TASK PROMPT:
List all lines of the data that include the string "from".

───── RAW DATA

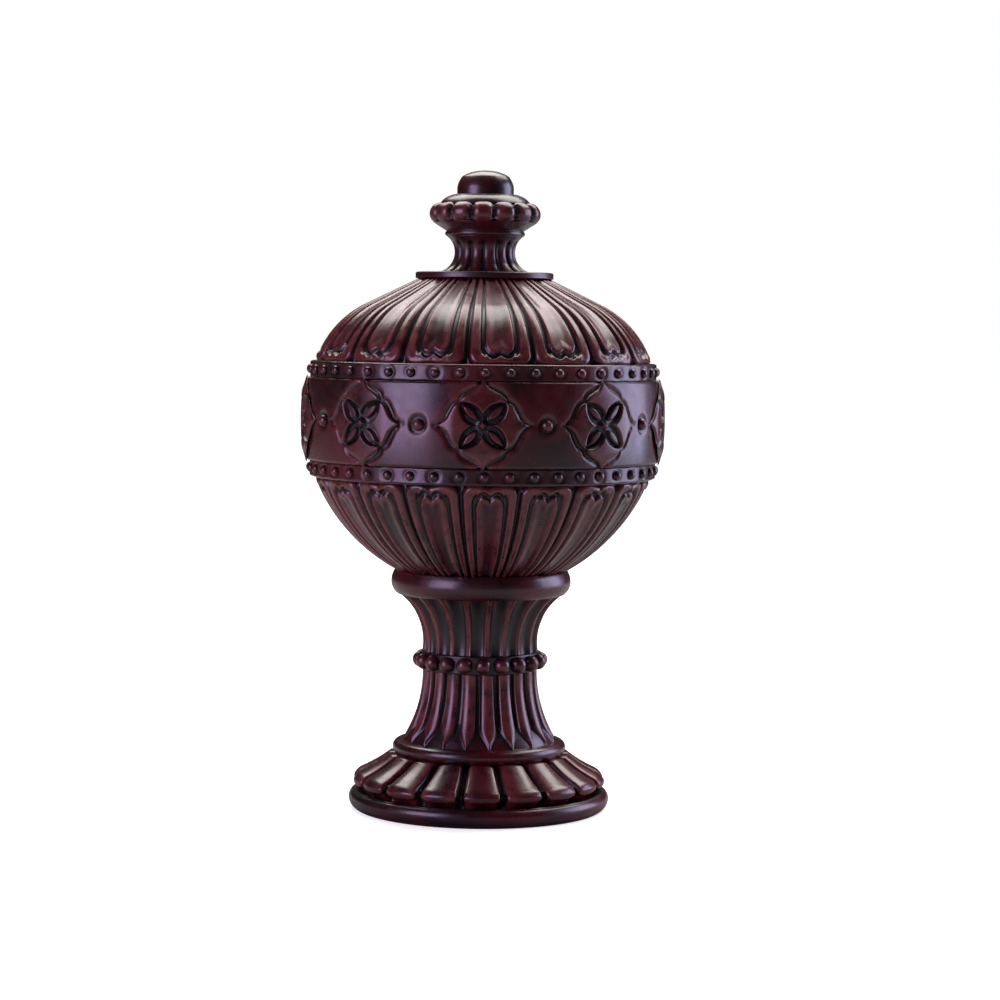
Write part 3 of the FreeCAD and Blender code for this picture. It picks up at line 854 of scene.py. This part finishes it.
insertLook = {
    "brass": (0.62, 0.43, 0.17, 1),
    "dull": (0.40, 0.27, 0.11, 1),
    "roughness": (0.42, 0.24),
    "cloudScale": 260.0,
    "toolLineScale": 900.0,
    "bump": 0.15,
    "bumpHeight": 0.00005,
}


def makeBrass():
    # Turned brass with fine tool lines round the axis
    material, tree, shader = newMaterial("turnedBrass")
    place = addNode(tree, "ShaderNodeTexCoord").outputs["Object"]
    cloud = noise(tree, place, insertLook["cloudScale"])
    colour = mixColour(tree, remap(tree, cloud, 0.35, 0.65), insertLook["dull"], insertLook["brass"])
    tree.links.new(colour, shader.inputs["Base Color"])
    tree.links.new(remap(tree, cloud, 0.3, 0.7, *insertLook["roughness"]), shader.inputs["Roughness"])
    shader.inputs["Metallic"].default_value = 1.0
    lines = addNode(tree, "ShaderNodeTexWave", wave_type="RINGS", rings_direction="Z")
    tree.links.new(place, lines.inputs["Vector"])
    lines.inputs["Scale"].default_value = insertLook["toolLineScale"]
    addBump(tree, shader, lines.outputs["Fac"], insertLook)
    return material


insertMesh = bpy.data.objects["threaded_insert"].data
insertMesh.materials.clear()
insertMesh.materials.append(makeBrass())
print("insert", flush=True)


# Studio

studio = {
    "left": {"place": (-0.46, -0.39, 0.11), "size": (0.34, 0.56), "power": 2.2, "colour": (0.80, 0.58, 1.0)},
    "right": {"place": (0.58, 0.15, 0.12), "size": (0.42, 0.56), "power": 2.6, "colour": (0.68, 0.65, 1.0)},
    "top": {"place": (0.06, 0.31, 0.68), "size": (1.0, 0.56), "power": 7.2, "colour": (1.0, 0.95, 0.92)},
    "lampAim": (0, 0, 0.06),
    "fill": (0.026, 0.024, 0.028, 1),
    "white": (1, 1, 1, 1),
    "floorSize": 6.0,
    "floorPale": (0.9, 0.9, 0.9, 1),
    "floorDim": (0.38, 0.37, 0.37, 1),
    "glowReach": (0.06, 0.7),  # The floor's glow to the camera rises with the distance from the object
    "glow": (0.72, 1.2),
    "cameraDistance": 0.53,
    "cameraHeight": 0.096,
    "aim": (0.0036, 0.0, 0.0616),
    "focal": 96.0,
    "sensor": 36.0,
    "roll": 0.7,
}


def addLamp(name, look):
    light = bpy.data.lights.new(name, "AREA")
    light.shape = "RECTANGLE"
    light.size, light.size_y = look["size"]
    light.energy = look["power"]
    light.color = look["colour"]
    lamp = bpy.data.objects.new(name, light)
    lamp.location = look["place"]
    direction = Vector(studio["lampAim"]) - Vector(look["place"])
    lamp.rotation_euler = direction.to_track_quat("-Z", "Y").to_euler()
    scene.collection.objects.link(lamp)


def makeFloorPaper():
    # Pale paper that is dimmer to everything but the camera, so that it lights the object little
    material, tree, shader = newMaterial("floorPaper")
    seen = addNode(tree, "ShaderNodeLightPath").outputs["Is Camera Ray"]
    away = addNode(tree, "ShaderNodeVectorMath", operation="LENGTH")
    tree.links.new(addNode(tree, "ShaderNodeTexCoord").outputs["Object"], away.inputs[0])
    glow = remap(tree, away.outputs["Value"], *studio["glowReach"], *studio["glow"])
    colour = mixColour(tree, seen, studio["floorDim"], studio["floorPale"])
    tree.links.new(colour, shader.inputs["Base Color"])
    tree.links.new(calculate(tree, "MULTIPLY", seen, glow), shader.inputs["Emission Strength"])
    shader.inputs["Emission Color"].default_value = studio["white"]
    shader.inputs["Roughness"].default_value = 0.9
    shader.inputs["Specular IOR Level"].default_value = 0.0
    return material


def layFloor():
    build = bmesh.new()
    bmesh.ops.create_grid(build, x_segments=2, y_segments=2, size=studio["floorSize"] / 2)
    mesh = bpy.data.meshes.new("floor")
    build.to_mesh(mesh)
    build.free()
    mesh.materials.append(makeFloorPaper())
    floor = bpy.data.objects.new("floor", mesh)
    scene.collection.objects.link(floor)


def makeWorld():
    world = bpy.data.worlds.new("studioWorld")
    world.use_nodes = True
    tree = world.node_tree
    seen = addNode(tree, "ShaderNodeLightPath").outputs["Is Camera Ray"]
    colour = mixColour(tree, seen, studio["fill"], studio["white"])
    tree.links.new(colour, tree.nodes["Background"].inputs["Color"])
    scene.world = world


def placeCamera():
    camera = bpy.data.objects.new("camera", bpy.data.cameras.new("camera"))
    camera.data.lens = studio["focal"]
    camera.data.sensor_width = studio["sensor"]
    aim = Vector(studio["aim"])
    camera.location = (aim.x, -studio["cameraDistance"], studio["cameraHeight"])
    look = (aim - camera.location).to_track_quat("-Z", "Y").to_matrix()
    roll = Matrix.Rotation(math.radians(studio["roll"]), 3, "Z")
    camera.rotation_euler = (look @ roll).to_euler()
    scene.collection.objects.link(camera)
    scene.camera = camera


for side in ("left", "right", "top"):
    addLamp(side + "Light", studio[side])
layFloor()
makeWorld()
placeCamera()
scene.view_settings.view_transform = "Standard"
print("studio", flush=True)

──────────
───── RAW DATA

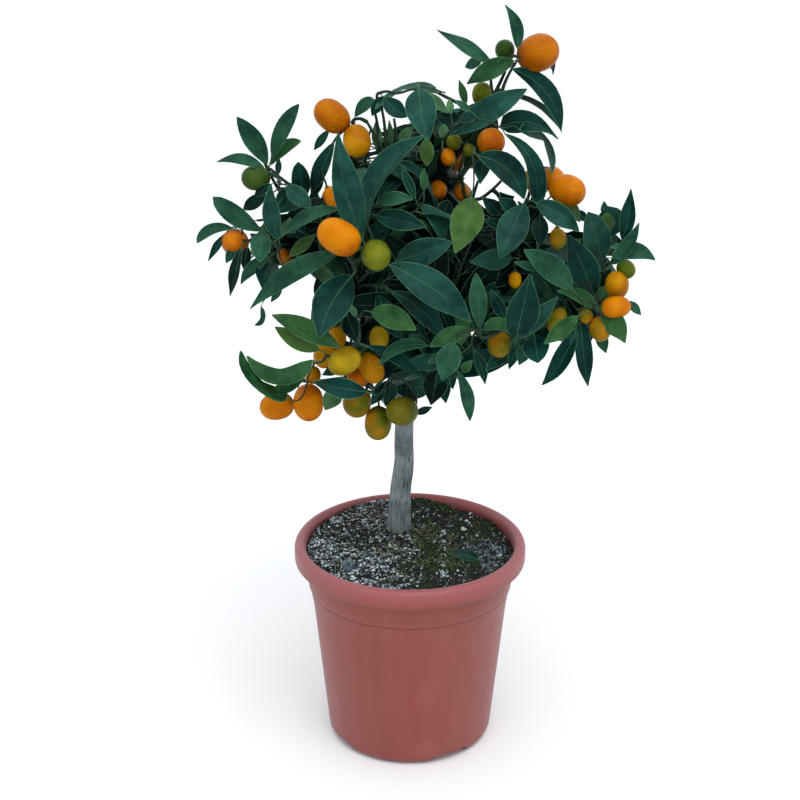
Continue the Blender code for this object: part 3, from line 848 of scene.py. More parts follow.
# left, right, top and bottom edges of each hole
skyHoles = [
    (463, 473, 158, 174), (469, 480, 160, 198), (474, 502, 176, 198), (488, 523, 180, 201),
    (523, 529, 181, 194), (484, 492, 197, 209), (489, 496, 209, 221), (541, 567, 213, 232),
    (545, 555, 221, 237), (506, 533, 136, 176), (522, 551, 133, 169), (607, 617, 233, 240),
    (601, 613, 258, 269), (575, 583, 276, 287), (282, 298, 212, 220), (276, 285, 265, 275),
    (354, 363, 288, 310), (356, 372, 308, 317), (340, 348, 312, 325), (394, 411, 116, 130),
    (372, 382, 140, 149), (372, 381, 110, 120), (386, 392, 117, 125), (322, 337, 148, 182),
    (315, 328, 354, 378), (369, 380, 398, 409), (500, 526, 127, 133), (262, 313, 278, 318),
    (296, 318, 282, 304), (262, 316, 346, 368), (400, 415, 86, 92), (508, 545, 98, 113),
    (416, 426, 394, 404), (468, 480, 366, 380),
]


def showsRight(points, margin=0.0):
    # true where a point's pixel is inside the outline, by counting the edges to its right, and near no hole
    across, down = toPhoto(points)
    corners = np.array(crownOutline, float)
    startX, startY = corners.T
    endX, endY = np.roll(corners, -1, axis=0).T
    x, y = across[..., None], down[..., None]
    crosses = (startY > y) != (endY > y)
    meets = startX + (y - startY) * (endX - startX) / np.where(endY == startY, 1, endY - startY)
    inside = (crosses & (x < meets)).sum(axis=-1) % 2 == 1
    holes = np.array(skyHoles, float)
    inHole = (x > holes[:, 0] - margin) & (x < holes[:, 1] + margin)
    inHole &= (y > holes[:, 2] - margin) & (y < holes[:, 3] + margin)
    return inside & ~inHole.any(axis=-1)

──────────

TASK OUTPUT:
    "glowReach": (0.06, 0.7),  # The floor's glow to the camera rises with the distance from the object
Continue the Blender code for this object: part 3, from line 848 of scene.py. More parts follow.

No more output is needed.